Coronavirus: Philip Hammond says UK should start ‘reopening the economy’ as calls for lockdown exit plan mount
The ex-Cabinet minister’s intervention comes amid mounting pressure from Tory backbenchers.
Britain must start “reopening the economy” to avoid sustained damage from the coronavirus shutdown, former Chancellor Philip Hammond has warned.
The ex-Cabinet minister said the country would need to focus on “coexisting with this virus rather than conquering it”, as the Government grapples with how long to continue the strict curbs on daily life.
And he echoed Labour Party calls for ministers to set out its strategy for when curbs on movement may be lifted.
On Monday, Downing Street warned that easing the lockdown too soon could see the virus "begin to spread exponentially again".
But the Office for Budget Responsibility has warned that the UK economy is already set for a record contraction and a two-million-strong spike in unemployment between April and June on current plans.
"We need that route map" - former Chancellor Philip Hammond
Speaking at a virtual event organised by the Chatham House think tank, Mr Hammond said: “We’ve got to start reopening the economy and I think the sensible compromise is to reopen it around a set of conditions which assume that, for the time being, we are coexisting with this virus rather than conquering it.”
The former Chancellor warned that Britain’s economy would already be “different” after the criris, with international trade “hugely challenged” by the impact of the virus.
And he urged ministers to give businesses a clear indication of how various lockdown measures might be eased.
“We don’t know whether there’s going to be a vaccine or a cure,” he said. “We don’t know whether we’re going to have to reopen with the virus still in place.
“But how we manage that gradual reopening and how prepared business is for it will determine how quickly we can respond. So we need that route map.”
He added: “This is a £2 trillion economy. You can’t spin it up overnight from nothing.”
Mr Hammond meanwhile warned that the public’s focus would shift towards the economic toll of the crisis once the immediate health impact had been brought under control.
And he said people would then “expect their governments to be ready to respond to that phase of the crisis as effectively as they responded to the acute health phase of the crisis”.
The former Chancellor - who pressed for a close post-Brexit relationship with the EU when he was in the Cabinet - also said it would be “unwise” for the Government to continue to push for divergnce from the bloc this year.
Number 10 has been adamant that the existing Brexit transition period, which sees Britain maintain a close trading relationship with the EU until the end of 2020, will not be extended.
But Mr Hammond said a “second potential shock” within the space of a year could leave Britain an “uncompetitive advantage” as he called on the two sides to strike an “interim trade arrangement” while the crisis continues.

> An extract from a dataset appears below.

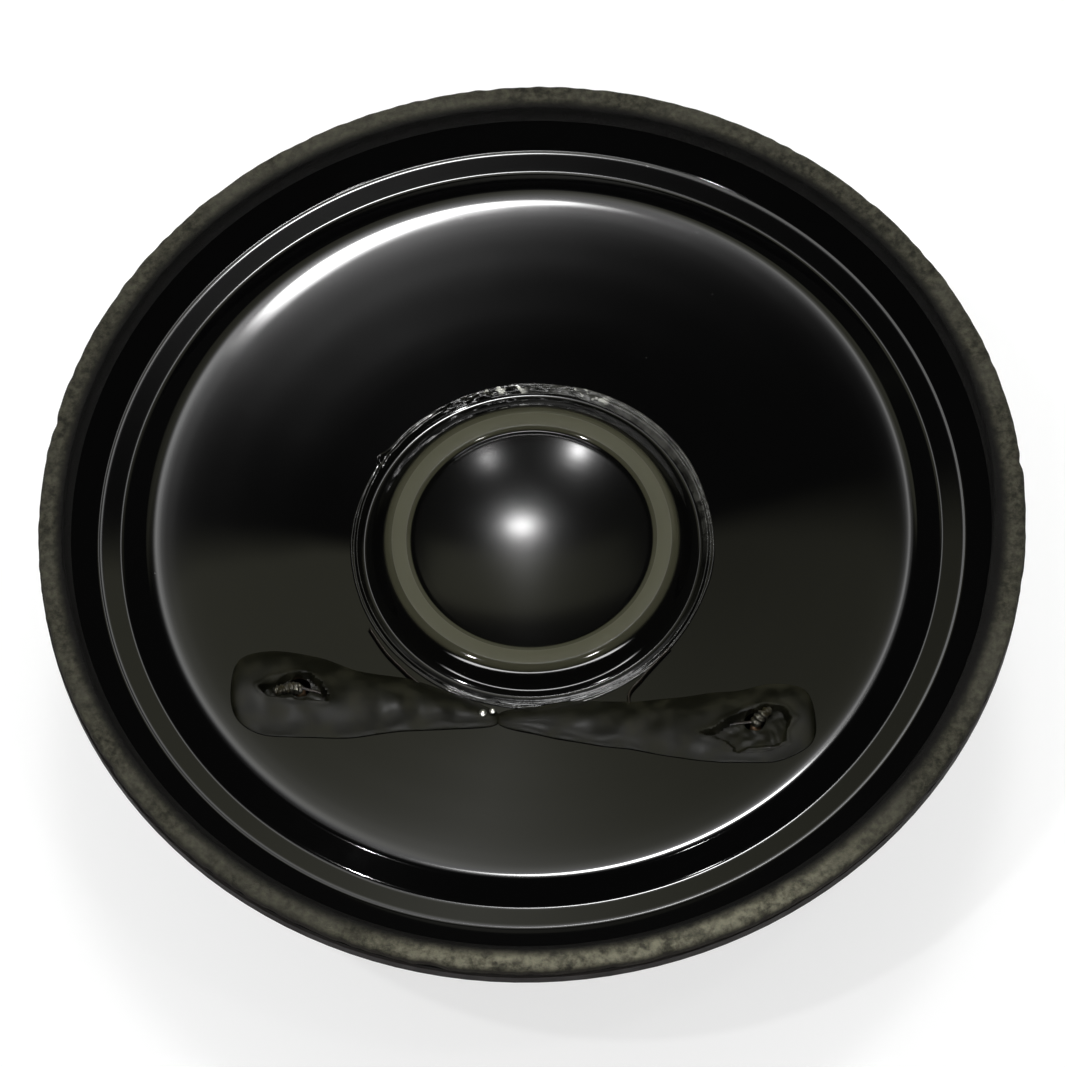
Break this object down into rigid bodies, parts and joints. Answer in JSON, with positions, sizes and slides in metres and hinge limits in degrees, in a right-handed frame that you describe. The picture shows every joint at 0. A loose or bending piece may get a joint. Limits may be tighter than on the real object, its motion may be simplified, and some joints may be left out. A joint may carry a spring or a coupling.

The intervention from the Conservative former Cabinet minister comes amid mounting pressure from some Tory backbenchers to get the economy moving again.
Ex-Environment Secretary Theresa Villiers told The Times that the economic damage of the lockdown could be “catastrophic”.
“It's so vital that we do find a way to let the economy start to come out of what is effectively a medically induced coma - the longer we leave it, there are simply going to be thousands of businesses that won’t survive,” she said.
But The Sun reports that the UK is likely to face a “very long path” out of the restrictive measures, amid concern that while the virus is spreading slower in the wider community, it continues to trasmit rapidly in care homes and hospitals.
One senior figure told the paper: “We will try a bit at a time, and then pause, so we can see what effect that has on the transmission rate. The pace will be very gradual.”